The whole interview is interesting. Also, people seemed to like my essay on Jerry’s book.

Posted in Economics of Education | 12 Comments

Demonizing those who disagree

C Thi Nguyen writes,

An ‘echo chamber’ is a social structure from which other relevant voices have been actively discredited. Where an epistemic bubble merely omits contrary views, an echo chamber brings its members to actively distrust outsiders. In their book Echo Chamber: Rush Limbaugh and the Conservative Media Establishment (2010), Kathleen Hall Jamieson and Frank Cappella offer a groundbreaking analysis of the phenomenon. For them, an echo chamber is something like a cult. A cult isolates its members by actively alienating them from any outside sources. Those outside are actively labelled as malignant and untrustworthy. A cult member’s trust is narrowed, aimed with laser-like focus on certain insider voices.

It is one thing to say, “Joe said X, and X is wrong.” It is another thing to declare “You cannot trust anything Joe says.” The latter approach seems to dominate our political discussions, unfortunately.

The author suggests that you can only extract someone from cult thinking if you have first gained their trust. Not so simple. Anyway, I think that my three-axes model is in the spirit of trying to get people to detach from their echo chambers.

Posted in Three-Axes Model | 17 Comments

Were mortgage securities badly mis-rated?

Juan Ospina and Harald Uhlig write,

AAA securities did ok: on average, their total cumulated losses up to 2013 are 2.3 percent. . .Losses for other rating segments were substantially higher, e.g. reaching above 50 percent for non-investment grade bonds. . .

Cumulative losses of 2.2% of principal on AAA-rated securities surely is a large amount, given that rating. Such losses after six years may be expected for, say, BBB securities, and not for AAA securities. AAA securities are meant to be safe securities, and losses should be extremely unlikely. From that vantage point, an average 2.2% loss rate is certainly anything but “ok”. We have chosen this label not so much in comparison to what one ought to expect from a AAA-rated security, but rather in comparison to the conventional narrative regarding the financial crisis, which would lead one to believe that these losses had been far larger. Ultimately, of course, different judgements can be rendered from different vantage points: our main goal here is to simply summarize the facts.

Authors’ emphasis. They also say,

these facts provide challenge the conventional narrative, that improper ratings of RMBS were a major factor in the financial crisis of 2008.

I object to this conclusion. The capital requirements for the securities depended on the ratings. Because of the AAA ratings, the capital requirement was less than what the loss percentage turned out to be.

As I see it, the facts in the paper support the conventional narrative. If the securities had been correctly rated, then there would have been no financial crisis. If the securities had been properly assigned BBB ratings, or any ratings below AA, banks could not have bought the securities without having at least five times the amount of capital that was required for AAA.

The charitable interpretation is that the authors do not appreciate the significance of capital regulations.

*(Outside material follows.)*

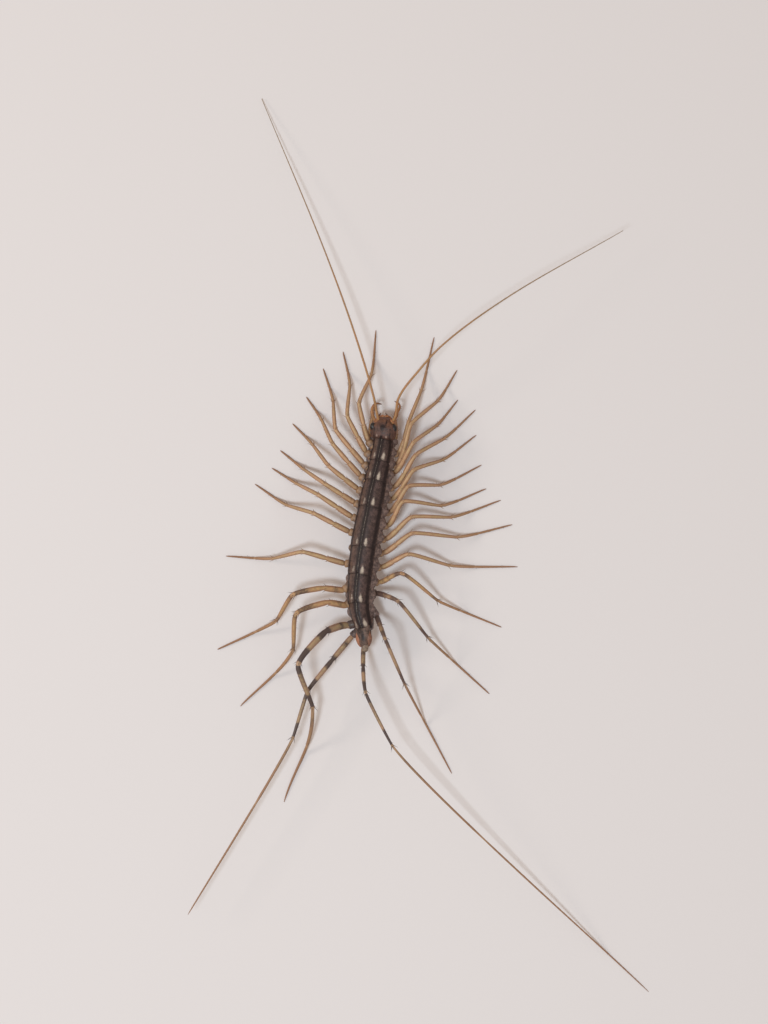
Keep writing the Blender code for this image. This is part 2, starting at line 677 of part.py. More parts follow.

The uncharitable interpretation is that they are trolls.

Posted in Financial Crisis of 2008, financial markets, Housing and housing finance | 20 Comments

The solar exponential

In his regular email, Peter Diamandis writes,

Currently, the amount of solar installed each year increases by 35 to 40 percent.

…One megawatt of solar power is estimated to require 8 acres of land. U.S. solar capacity is on the order of 3,000 megawatts (only 0.65 percent of U.S. power produced)

Total electricity demand in the U.S. has been flat in recent years. So let’s play with a 40 percent rate of increase starting from a low base of 0.65 percent of U.S. power production. At that rate, it will take about 7-1/2 years for solar to account for 10 percent of U.S. power production. But then in another 7-1/2 years, it would be 100 percent.

Of course, the solar exponential might not be that high. Still, it is an interesting illustration of the potential of compound growth.